-- Exercise directions --
Separate out the lines that hold "with".

-- Information shown --
========================================================================

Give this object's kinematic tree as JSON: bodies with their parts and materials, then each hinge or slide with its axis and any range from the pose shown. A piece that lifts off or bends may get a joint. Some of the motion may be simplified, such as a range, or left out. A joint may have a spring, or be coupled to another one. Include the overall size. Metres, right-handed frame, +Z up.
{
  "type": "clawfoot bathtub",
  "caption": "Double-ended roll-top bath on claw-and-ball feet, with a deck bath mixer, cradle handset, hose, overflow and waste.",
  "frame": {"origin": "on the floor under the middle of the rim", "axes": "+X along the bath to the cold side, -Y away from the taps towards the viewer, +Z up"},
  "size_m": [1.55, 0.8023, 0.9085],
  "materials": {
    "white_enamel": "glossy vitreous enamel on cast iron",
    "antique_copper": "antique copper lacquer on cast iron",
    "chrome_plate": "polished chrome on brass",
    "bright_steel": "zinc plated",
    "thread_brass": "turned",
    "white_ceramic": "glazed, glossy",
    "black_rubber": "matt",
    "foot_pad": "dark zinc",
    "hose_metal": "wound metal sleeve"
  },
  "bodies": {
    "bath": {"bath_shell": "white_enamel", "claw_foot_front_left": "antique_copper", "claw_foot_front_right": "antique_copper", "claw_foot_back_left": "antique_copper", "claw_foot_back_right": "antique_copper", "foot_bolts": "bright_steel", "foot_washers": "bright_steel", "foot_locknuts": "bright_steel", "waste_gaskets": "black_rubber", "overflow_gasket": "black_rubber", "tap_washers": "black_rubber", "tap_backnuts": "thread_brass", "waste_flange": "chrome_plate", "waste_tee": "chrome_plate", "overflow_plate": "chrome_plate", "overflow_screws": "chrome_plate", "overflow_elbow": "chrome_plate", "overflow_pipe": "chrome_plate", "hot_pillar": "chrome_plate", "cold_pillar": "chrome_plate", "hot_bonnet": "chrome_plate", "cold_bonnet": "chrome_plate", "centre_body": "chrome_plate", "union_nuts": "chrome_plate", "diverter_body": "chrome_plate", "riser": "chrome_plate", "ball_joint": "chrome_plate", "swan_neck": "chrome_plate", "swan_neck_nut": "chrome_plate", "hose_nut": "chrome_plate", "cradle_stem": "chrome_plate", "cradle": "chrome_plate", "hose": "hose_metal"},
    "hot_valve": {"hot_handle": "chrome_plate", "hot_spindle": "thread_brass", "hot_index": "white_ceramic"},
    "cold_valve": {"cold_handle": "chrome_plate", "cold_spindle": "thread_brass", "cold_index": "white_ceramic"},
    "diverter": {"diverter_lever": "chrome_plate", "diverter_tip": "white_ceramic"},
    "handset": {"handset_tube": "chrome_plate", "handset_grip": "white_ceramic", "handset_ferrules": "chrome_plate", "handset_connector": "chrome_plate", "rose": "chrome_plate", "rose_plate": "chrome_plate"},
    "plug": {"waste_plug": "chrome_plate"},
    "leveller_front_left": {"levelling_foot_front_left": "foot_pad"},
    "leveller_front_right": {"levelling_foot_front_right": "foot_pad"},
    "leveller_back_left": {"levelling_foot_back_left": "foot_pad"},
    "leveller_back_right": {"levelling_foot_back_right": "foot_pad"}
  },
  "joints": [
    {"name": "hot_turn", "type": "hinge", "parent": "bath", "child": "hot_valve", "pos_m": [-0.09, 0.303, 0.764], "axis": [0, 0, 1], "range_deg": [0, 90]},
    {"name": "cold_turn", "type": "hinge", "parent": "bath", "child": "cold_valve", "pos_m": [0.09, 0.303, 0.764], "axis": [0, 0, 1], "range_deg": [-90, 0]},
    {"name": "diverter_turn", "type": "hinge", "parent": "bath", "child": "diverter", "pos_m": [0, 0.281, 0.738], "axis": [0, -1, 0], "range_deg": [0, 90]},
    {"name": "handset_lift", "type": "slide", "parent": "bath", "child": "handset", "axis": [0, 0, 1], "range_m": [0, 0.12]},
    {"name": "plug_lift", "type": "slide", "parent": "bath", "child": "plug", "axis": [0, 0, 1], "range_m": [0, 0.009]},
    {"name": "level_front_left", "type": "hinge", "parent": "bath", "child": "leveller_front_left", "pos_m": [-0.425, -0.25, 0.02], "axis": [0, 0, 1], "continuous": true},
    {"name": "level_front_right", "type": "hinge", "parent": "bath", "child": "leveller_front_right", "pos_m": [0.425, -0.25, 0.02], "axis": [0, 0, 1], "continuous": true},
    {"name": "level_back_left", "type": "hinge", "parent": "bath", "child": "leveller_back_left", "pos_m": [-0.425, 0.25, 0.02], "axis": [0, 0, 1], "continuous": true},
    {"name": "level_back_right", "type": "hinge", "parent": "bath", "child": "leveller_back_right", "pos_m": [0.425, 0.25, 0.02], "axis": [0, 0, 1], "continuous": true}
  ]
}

========================================================================

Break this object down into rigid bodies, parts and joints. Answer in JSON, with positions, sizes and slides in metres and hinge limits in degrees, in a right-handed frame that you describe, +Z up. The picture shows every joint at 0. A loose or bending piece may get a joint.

========================================================================

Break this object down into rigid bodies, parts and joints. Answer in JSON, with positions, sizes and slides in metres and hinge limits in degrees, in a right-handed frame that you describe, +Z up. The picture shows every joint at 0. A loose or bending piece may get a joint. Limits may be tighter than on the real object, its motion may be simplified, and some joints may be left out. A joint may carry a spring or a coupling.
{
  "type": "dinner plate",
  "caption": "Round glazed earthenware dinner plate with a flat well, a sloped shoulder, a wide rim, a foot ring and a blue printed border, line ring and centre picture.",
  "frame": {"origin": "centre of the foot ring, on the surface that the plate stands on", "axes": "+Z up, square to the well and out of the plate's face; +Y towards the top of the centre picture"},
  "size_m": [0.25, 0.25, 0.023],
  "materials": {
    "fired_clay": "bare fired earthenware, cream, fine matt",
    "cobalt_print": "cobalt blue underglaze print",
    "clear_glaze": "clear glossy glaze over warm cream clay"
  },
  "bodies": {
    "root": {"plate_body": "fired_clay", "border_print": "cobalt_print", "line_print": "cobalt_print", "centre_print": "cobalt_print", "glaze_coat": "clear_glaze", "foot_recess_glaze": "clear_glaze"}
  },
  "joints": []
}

========================================================================

-- Solved exercise --
Give this object's kinematic tree as JSON: bodies with their parts and materials, then each hinge or slide with its axis and any range from the pose shown. A piece that lifts off or bends may get a joint. Some of the motion may be simplified, such as a range, or left out. A joint may have a spring, or be coupled to another one. Include the overall size. Metres, right-handed frame, +Z up.
  "caption": "Double-ended roll-top bath on claw-and-ball feet, with a deck bath mixer, cradle handset, hose, overflow and waste.",
Break this object down into rigid bodies, parts and joints. Answer in JSON, with positions, sizes and slides in metres and hinge limits in degrees, in a right-handed frame that you describe, +Z up. The picture shows every joint at 0. A loose or bending piece may get a joint.
Break this object down into rigid bodies, parts and joints. Answer in JSON, with positions, sizes and slides in metres and hinge limits in degrees, in a right-handed frame that you describe, +Z up. The picture shows every joint at 0. A loose or bending piece may get a joint. Limits may be tighter than on the real object, its motion may be simplified, and some joints may be left out. A joint may carry a spring or a coupling.
  "caption": "Round glazed earthenware dinner plate with a flat well, a sloped shoulder, a wide rim, a foot ring and a blue printed border, line ring and centre picture.",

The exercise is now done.